Visual regression testing is particularly valuable after CSS refactors, dependency upgrades, or design token changes. These are the moments your interface is most vulnerable to unintended visual drift across browsers. Integrating this into your pipeline means no visual change goes unnoticed, regardless of which browser renders it.
A testing strategy that only runs before a major release is far too late to be useful. By the time issues surface, code has accumulated, and tracing the source of a regression becomes difficult. Instead, move your UI consistency checks left, meaning earlier in the development process, by embedding them directly into your CI/CD pipeline.
Each time a developer opens a pull request, your pipeline should automatically trigger cross-browser tests across your tier one environments. This includes functional tests, accessibility checks, and visual regression comparisons. If any test fails, the pull request cannot be merged until the issue is resolved. This approach converts UI consistency from a final checklist item into a continuous quality standard.
Pipeline-based testing also creates an audit trail. Every build logs its test results, which means you can trace exactly when and where a visual regression was introduced. Over time, this data helps your team identify which components or code areas produce the most cross-browser issues. With that insight, you can focus refactoring efforts where they matter most and gradually reduce the volume of inconsistencies your pipeline needs to catch.
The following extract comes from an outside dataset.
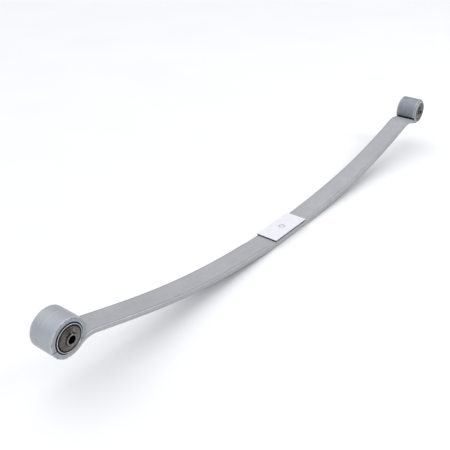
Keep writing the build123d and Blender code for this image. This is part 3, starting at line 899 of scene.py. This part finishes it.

Consistent UI across browsers and screens does not happen by accident. It results from deliberate decisions made early, shared systems built for scale, and testing processes that run continuously rather than occasionally. Start by defining your support matrix, build on a solid design system with tokens, and pair manual testing with automated visual regression checks inside your CI/CD pipeline. Follow these steps, and your team will ship interfaces that look exactly as intended, wherever users choose to view them.